I also noticed a few drivers on the system that I didn’t recognize or that have been known to cause issues in the past (based on various Google searches). Windows has a built-in utility called Driver Verifier. Per MSDN – “Driver Verifier monitors kernel-mode drivers to detect incorrect function calls or actions that might corrupt the system.” I went ahead and had them enable Driver Verifier using the standard settings on the following list of drivers:
- 000 – Associated with Cyberlink Power DVD. Fishy module name most likely associated with DRM.
- mcupdate –
McAfee update service. McAfee isn’t installed on the box.Update: After looking at the loaded drivers in Process Explorer, the full name of this module mcupdate_GenuineIntel.dll and it’s the Intel Microcode Update Library from Microsoft Corporation
- ElbyCDIO – VirtualClone drive
- VClone – VirtualClone drive
- fowp64 – This one is really fishy. It’s a driver that injects into every process and hooks file accesses. It has a corresponding user-mode service and is part of something called FileOpen Manager Service. Google searches are turning up very little and it’s installed into it’s own Program Files directory so I don’t know what application it’s associated with.

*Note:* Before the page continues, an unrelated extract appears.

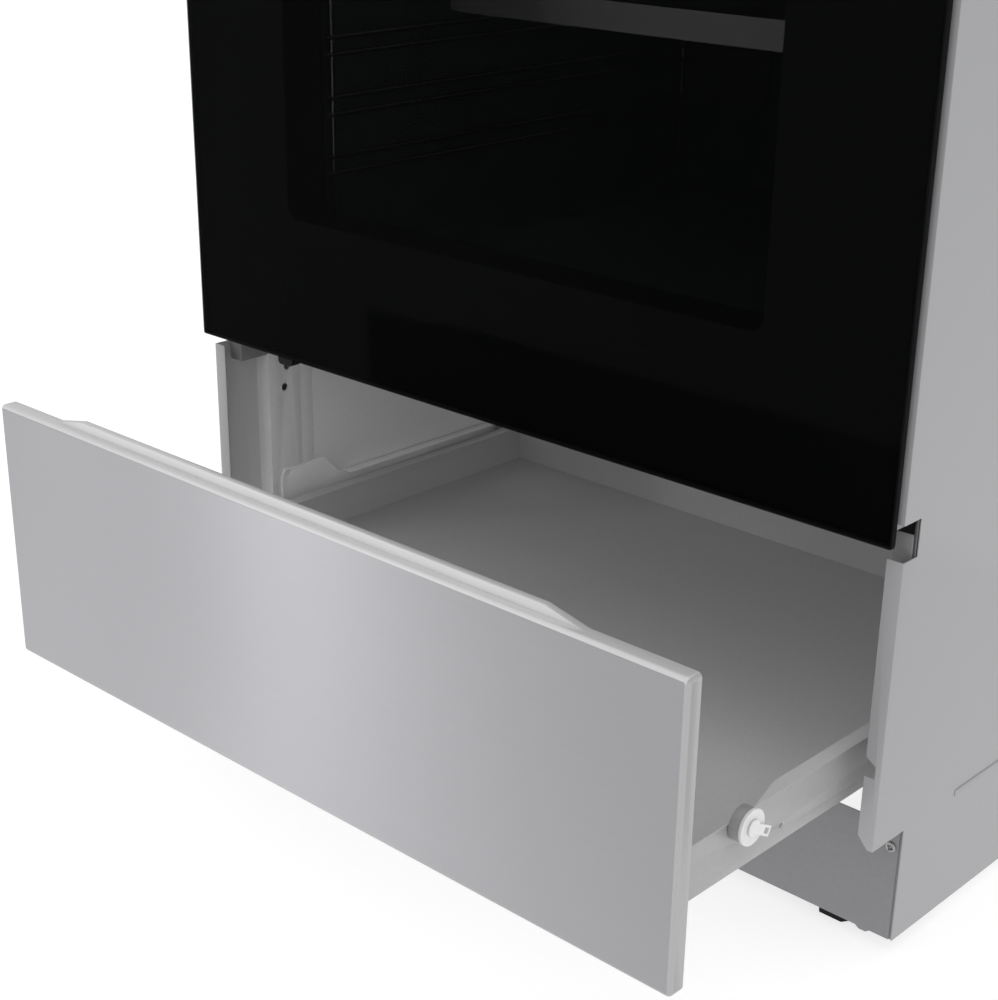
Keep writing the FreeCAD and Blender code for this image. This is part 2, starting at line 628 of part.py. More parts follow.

- rikvm – Associated with Cyberlink Power DVD. Google searches turn up a lot of talk of this being a rootkit and people being unhappy with Cyberlink about it
- psi_mf – Associated with Secunia PSI
- pnarp – Associated with Cisco Pure Networks
- k57nd60a – Broadcom Ethernet Driver
Wait and See
Now that I have still have kernel crash dumps enabled, Driver Verifier turned on, the video card replaced, all the drivers and applications fully updated, and some new RAM on the way, it’s time to just wait and see. Hopefully the new RAM takes care of the issue in which case I’ll update this post with a “Hooray!”. If not, then it will be on to Part 3. Until then….
Update 2013-03-08:Within 12hrs of installing the new ram, the machine bug checked 3 times. All the new bug checks point at single bit memory corruption. Going back to the mov qword ptr [rsp+90h],rcx with a stuck bit, I just can’t see how this could be anything other than the CPU. At this point I’m hunting eBay for a Core i5-750 LGA 1156 to give that a go. More when it’s available….
Update 2013-06-13:After swapping out the processor almost 4 months ago, there have been zero crashes. Looks like we finally got this one beat!